There are many more design choices customers choose to deploy side by side due to the logical nature of the SDDC and I’ll detail that in another blog post.
Day 1 automation
As I previously mentioned, PCF simplifies the life of the developers while under the hood it can be quite complex, it requires IPs for the dozens or even hundreds of VMs a foundation is compiled of, load balancing configuration and FW rules. With NSX we can simplify all of that by using automation (NSX is software based and programmatically controlled) and by being able to utilize virtual NAT GW to deploy overlapping ip schemes if customer chose to.
Deployment time of a new foundation can be reduced from a matter of weeks to hours with much less room for human error.
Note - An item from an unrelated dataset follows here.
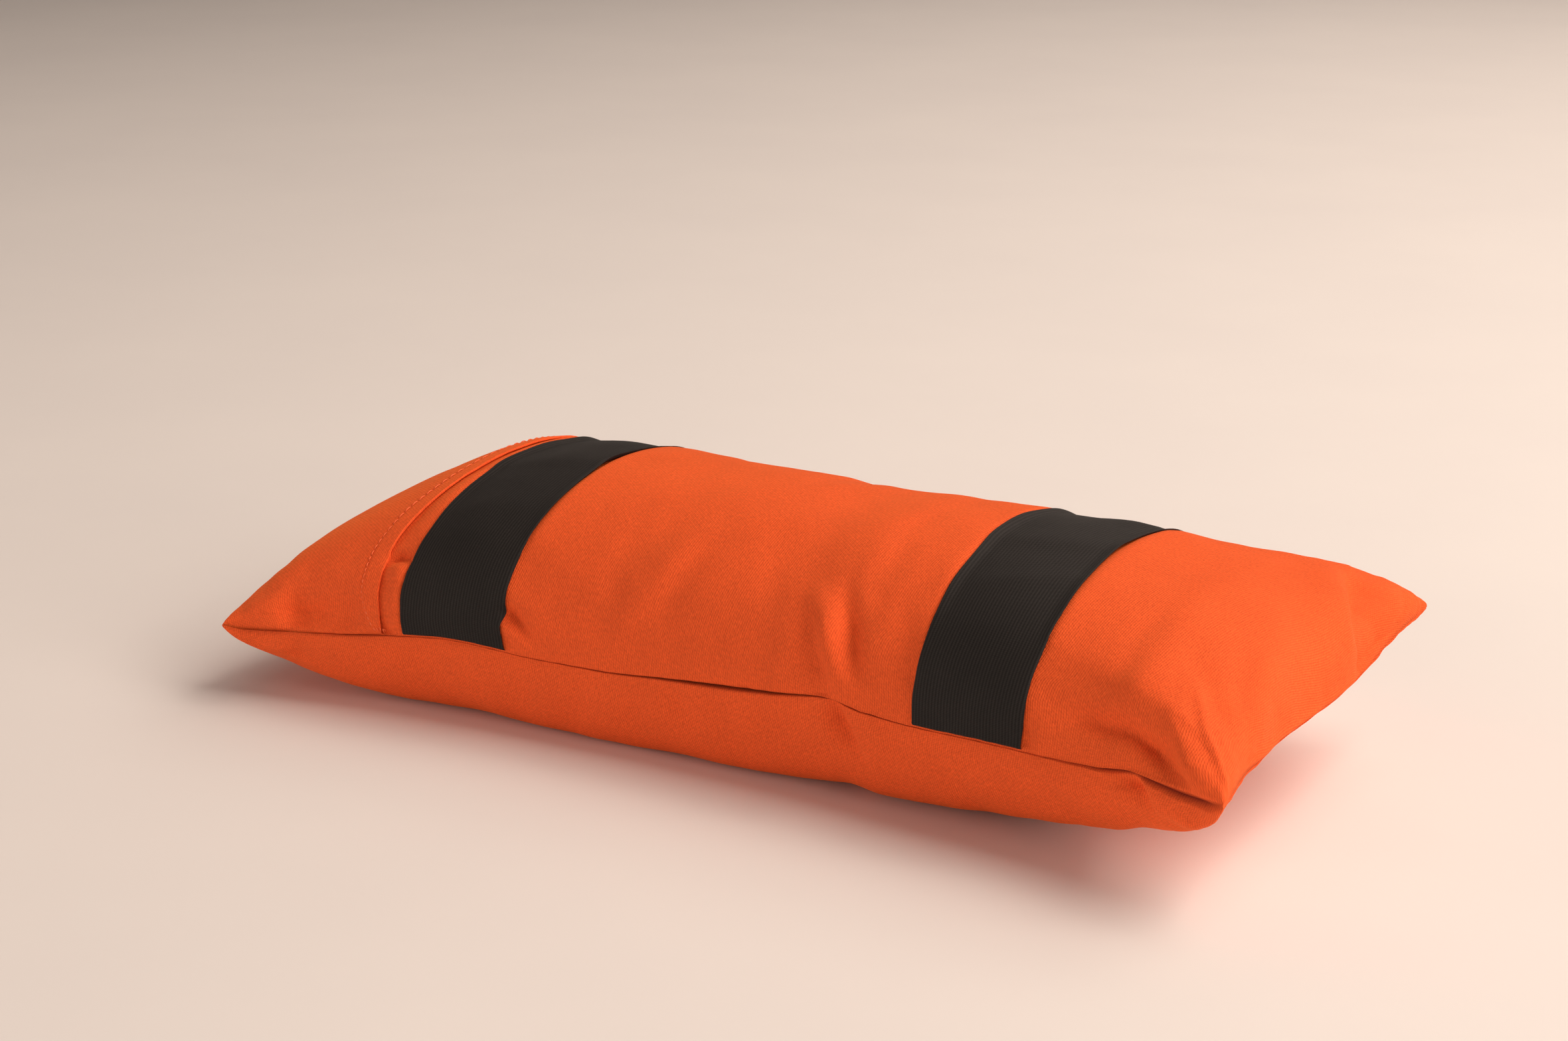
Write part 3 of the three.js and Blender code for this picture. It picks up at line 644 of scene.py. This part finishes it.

Here is an example of a deployment model where NSX is laid out automatically and PCF on top in a matter of a few hours using concourse pipeline. Security conscience customers can build their own automation easily for their own consumption. This is a ling to the NSX/PCF automated Pipeline github page https://github.com/cf-platform-eng/nsx-ci-pipeline
As mentioned above day 2 is one of the main reasons why customers choose PCF and NSX separately. With the integration between BOSH and NSX introduced in PCF 1.11, BOSH creates NSX security groups and automatically populates them with PCF internal jobs. These groups are than used for DFW source and destination configuration as explained above but also for the NSX load balancing pools, that means that the security groups are nested in the resource pools. When there is a need to scale a load balanced component like the Go routers who provide access to the applications internally, The added resource would be added to the NSX security group and consequentially to the load balancing pool. Automatic scaling of the NSX load balancer based on scaling of PCF. This is also very helpful when creating new Isolation segments and scaling those as well.
As you can see NSX provides the required design flexibility which enables many use cases for our customers. This shows how valuable the SDDC is for the application transformation to enhance agility, security and operations of PCF using NSX.